Anadolu Agency via Getty Images

Prime Minister Boris Johnson leaves 10 Downing Street 

You’re reading The Waugh Zone, our daily politics briefing. 

Debate rages over Dominic Cummings’ bombshell evidence to MPs and whether he, a man once at the very heart of power, is a trustworthy source on what went on in Downing Street. 

But when the former Vote Leave chief described his erstwhile boss Boris Johnson as “just like a shopping trolley smashing from one side of the aisle to the other”, it certainly had a ring of truth. 

And perhaps never more than today, as it was confirmed what has long been alleged: that the Conservative Party and Tory donors did indeed initially fund an expensive revamp of the prime minister’s Downing Street flat

A report by the government’s new ethics adviser, Christopher Geidt, said Johnson acted “unwisely” by embarking on the refurb without “rigorous regard for how this would be funded”. 

Johnson was not aware Tory donor David Brownlow and his party had settled the bill – said to be £200,000 – and the work began in April, when the PM was hospitalised with coronavirus. 

The PM has since made a declaration of interests and settled the bill. As such, Geidt ruled that Johnson did not breach the ministerial code. 

“Chaos isn’t that bad – it means people have to look to me to see who is in charge,” Cummings claimed was Johnson’s mantra. 

Separately, Geidt found health secretary Matt Hancock guilty in “technical terms” of a “minor breach” of the code, in that he failed to declare he had retained shares in his sister’s firm Topwood Limited when it won an NHS contract.

Which, on a week filled with revelations about the government’s handling of Covid, rather begs the question: when, if ever, will chaos become a destructive force for Johnson’s administration? 

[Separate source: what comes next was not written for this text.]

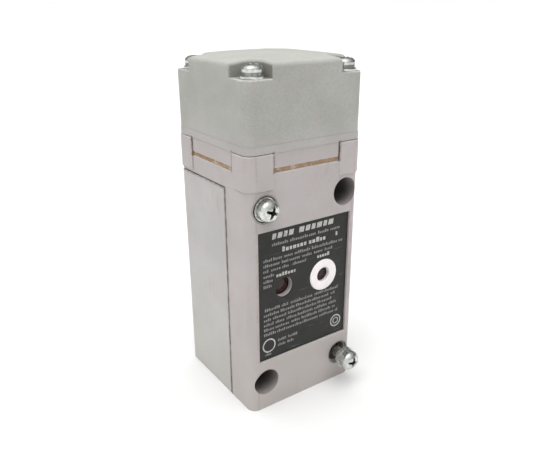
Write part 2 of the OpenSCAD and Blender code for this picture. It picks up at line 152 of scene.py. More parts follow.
# ---------------------------------------------------------------- materials
class Shader:
    """One material in the making: each helper adds a node and returns its output socket."""

    def __init__(self, name):
        self.material = bpy.data.materials.new(name)
        self.material.use_nodes = True
        self.tree = self.material.node_tree
        self.surface = self.tree.nodes["Principled BSDF"]
        self.place = self.add("ShaderNodeTexCoord", {})["Object"]
        self.relief = None

    def add(self, kind, inputs, **settings):
        """A node whose inputs are fed by name or number. Returns its outputs."""
        node = self.tree.nodes.new(kind)
        for key, value in settings.items():
            setattr(node, key, value)
        for key, value in inputs.items():
            self.feed(node.inputs[key], value)
        return node.outputs

    def feed(self, socket, value):
        if isinstance(value, bpy.types.NodeSocket):
            self.tree.links.new(value, socket)
        else:
            socket.default_value = value

    def fixed(self, **values):
        for key, value in values.items():
            self.surface.inputs[key.replace("_", " ")].default_value = value

    def stretched(self, x, y, z):
        return self.add("ShaderNodeMapping", {"Vector": self.place, "Scale": (x, y, z)})["Vector"]

    def noise(self, size_mm, detail=3.0, rough=0.55, place=None):
        """Cloudy noise whose blotches are about size_mm across."""
        inputs = {"Vector": place or self.place, "Scale": 1 / (size_mm * MM)}
        return self.add("ShaderNodeTexNoise", {**inputs, "Detail": detail, "Roughness": rough})["Fac"]

    def cells(self, size_mm):
        inputs = {"Vector": self.place, "Scale": 1 / (size_mm * MM)}
        return self.add("ShaderNodeTexVoronoi", inputs)["Distance"]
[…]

Keir Starmer vowed Labour would be a “constructive opposition” under his leadership. 

His cautious approach has not been rewarded by voters, however, with a recent YouGov poll putting the Conservatives nearly 20 points ahead of Labour. 

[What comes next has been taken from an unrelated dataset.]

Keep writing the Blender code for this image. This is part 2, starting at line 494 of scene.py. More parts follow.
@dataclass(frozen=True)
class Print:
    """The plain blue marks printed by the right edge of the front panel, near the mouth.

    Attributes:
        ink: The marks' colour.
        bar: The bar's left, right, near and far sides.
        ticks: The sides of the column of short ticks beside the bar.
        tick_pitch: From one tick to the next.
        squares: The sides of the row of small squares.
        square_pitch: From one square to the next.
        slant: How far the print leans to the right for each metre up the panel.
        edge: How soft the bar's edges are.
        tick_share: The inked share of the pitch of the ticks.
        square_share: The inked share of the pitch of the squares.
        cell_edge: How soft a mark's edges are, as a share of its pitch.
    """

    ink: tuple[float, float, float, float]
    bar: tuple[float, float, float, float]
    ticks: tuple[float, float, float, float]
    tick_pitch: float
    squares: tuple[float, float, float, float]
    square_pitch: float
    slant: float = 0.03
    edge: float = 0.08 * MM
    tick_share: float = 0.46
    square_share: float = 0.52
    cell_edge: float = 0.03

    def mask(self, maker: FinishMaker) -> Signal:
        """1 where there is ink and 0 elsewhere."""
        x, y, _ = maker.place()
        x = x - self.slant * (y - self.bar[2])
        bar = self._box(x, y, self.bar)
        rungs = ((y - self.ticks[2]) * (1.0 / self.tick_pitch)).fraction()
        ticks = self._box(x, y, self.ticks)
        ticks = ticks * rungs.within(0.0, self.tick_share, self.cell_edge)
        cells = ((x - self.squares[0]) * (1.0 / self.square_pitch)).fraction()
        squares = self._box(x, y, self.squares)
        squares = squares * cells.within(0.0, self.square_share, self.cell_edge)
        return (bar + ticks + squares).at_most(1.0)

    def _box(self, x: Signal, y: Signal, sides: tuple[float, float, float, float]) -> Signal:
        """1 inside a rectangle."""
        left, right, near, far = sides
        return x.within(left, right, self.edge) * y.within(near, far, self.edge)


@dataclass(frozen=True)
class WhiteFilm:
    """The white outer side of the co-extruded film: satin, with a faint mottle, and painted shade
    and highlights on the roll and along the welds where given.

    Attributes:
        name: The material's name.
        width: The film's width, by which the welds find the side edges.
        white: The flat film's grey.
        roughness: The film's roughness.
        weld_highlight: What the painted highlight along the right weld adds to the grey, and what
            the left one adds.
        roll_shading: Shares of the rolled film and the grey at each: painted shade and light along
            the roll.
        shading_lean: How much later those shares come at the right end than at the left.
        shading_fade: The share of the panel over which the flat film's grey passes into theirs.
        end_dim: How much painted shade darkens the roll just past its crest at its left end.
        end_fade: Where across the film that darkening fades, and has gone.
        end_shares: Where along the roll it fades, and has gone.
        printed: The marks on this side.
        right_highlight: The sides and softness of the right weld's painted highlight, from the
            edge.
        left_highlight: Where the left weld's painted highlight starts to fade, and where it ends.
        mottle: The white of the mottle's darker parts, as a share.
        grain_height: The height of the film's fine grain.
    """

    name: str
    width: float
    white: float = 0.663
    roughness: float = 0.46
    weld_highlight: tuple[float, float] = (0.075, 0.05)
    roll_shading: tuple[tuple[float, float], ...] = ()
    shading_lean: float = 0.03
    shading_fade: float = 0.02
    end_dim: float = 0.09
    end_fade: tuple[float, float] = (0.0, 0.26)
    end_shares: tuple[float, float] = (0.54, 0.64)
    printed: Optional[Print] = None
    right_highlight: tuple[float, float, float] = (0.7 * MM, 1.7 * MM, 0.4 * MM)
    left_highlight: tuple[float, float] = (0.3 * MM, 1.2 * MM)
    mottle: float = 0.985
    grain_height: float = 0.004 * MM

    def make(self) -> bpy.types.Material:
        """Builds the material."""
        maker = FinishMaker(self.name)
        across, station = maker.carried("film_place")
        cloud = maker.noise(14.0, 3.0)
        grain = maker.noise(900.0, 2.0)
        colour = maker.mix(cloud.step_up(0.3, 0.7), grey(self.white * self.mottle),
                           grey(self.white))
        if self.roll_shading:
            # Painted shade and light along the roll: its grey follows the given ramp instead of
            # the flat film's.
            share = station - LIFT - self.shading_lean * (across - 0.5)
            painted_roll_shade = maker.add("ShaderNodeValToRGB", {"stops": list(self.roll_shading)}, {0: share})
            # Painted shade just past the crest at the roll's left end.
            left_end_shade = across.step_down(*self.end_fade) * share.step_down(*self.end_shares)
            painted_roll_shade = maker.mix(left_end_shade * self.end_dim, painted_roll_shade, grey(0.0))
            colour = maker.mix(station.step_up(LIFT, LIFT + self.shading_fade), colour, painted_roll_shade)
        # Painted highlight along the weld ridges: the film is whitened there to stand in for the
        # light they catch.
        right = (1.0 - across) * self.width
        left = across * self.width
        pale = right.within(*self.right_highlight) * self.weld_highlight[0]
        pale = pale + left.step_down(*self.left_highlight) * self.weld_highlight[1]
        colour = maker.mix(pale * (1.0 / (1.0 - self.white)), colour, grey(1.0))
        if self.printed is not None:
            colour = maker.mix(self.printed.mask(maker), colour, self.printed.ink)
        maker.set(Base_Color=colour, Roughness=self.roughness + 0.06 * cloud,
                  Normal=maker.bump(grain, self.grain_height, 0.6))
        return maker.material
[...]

Despite Cummings’ many grenades this week, which included him confirming under oath he heard Johnson say that he’d rather see “bodies pile high” than order a third lockdown – something the PM denied in parliament – Labour has not called for anyone to resign. 

This has frustrated some on the left in the party, including MPs in the Socialist Campaign Group who could not hold back and defied Starmer with a statement of their own calling for ministers’ resignations. 

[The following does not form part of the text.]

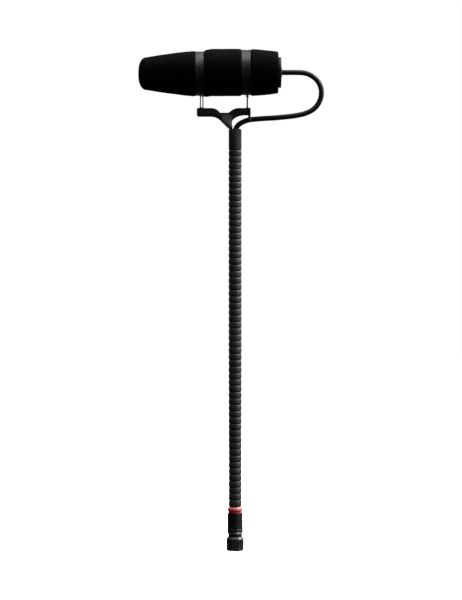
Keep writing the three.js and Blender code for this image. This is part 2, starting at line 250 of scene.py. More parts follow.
# one material under construction
class Finish:
    def __init__(self, name):
        self.material = bpy.data.materials.new(name)
        self.material.use_nodes = True
        self.tree = self.material.node_tree
        self.tree.nodes.clear()
        self.output = self.tree.nodes.new("ShaderNodeOutputMaterial")
        self.shader = self.tree.nodes.new("ShaderNodeBsdfPrincipled")
        self.tree.links.new(self.shader.outputs[0], self.output.inputs[0])

    def node(self, kind, settings, values, result=0):
        made = self.tree.nodes.new(kind)
        for key, value in settings.items():
            if key == "stops":
                ramp = made.color_ramp
                while len(ramp.elements) < len(value):
                    ramp.elements.new(0.5)
                for element, (position, tone) in zip(ramp.elements, value):
                    element.position = position
                    element.color = (tone, tone, tone, 1) if isinstance(tone, float) else (*tone, 1)
            else:
                setattr(made, key, value)
        for key, value in values.items():
            plug(self.tree, made.inputs[key], value)
        return Signal(self.tree, made.outputs[result])

    def place(self):
        return self.node("ShaderNodeTexCoord", {}, {}, "Object")

    def grain(self, size, detail=3.0, rough=0.55):  # soft noise with features of that size
        values = {"Vector": self.place(), "Scale": 1 / size, "Detail": detail, "Roughness": rough}
        return self.node("ShaderNodeTexNoise", {}, values)

    def cells(self, size, feature="F1"):
        values = {"Vector": self.place(), "Scale": 1 / size}
        return self.node("ShaderNodeTexVoronoi", {"feature": feature}, values)

    def ramp(self, signal, *stops):
        return self.node("ShaderNodeValToRGB", {"stops": stops}, {"Fac": signal})

    def tint(self, share, dark, light):
        values = {"Factor": share, "A": (*dark, 1), "B": (*light, 1)}
        return self.node("ShaderNodeMix", {"data_type": "RGBA"}, values, 2)

    def bump(self, height, depth, strength=1.0):
        values = {"Height": height, "Distance": depth, "Strength": strength}
        return self.node("ShaderNodeBump", {}, values)

    def edges(self):  # 0.5 on the flat, more along outer edges
        return self.node("ShaderNodeNewGeometry", {}, {}, "Pointiness")

    def set(self, **values):
        for key, value in values.items():
            plug(self.tree, self.shader.inputs[key.replace("_", " ")], value)
        return self


# Principled inputs whose names hold "IOR" or spaces are given with underscores
def foamFinish():
    look = {"dark": (0.0002, 0.0002, 0.0002), "light": (0.0013, 0.0013, 0.0014), "pore": 0.42 * mm}
    f = Finish("openCellFoam")
    pores = f.cells(look["pore"])
    walls = f.ramp(pores, (0.15, 0.0), (0.75, 1.0))
    fibres = f.grain(0.25 * mm, 4.0, 0.7)
    patches = f.grain(2.6 * mm, 2.0)
    share = walls * fibres * (0.5 + patches)
    f.set(Base_Color=f.tint(share, look["dark"], look["light"]))
    f.set(Roughness=0.86 + 0.12 * fibres, Specular_IOR_Level=0.03)
    f.set(Normal=f.bump(walls * 0.7 + fibres * 0.5, 0.16 * mm, 0.9))
    return f.material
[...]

Those close to Starmer believe he looks across the despatch box at a PM complacent about the constant mayhem and how damaging it could be to his authority over time. 

But, however much Labour may wish to portray Johnson as a clown, it would be foolish of them to believe the PM is blind to threats. 

Despite the successful vaccine rollout, another ‘red wall’ victory in Hartlepool and him weathering all criticism of the government’s handling of Covid, Johnson has taken steps to maintain his position. 

As HuffPost UK reported last week, lockdown-sceptic Graham Brady could face a challenge as chair of the powerful 1922 committee of backbench Tory MPs.

The man vying to replace him, Robert Goodwill, is a noted ally of Johnson’s and believes the group should be less critical – something which would come in handy if the roadmap out of lockdown slips because of the India variant. 

And when it comes to Geidt’s role as adviser on ministerial standards, he has no power to launch investigations of his own and, Downing Street confirmed last month, the prime minister remains the “ultimate arbiter” of the ministerial code.

Meaning that, when put under pressure over his or his ministers’ conduct, Johnson reserves the right to mark his own homework. 

Perhaps the only unknown factor after this extraordinary week is what level of chaos Cummings has unleashed.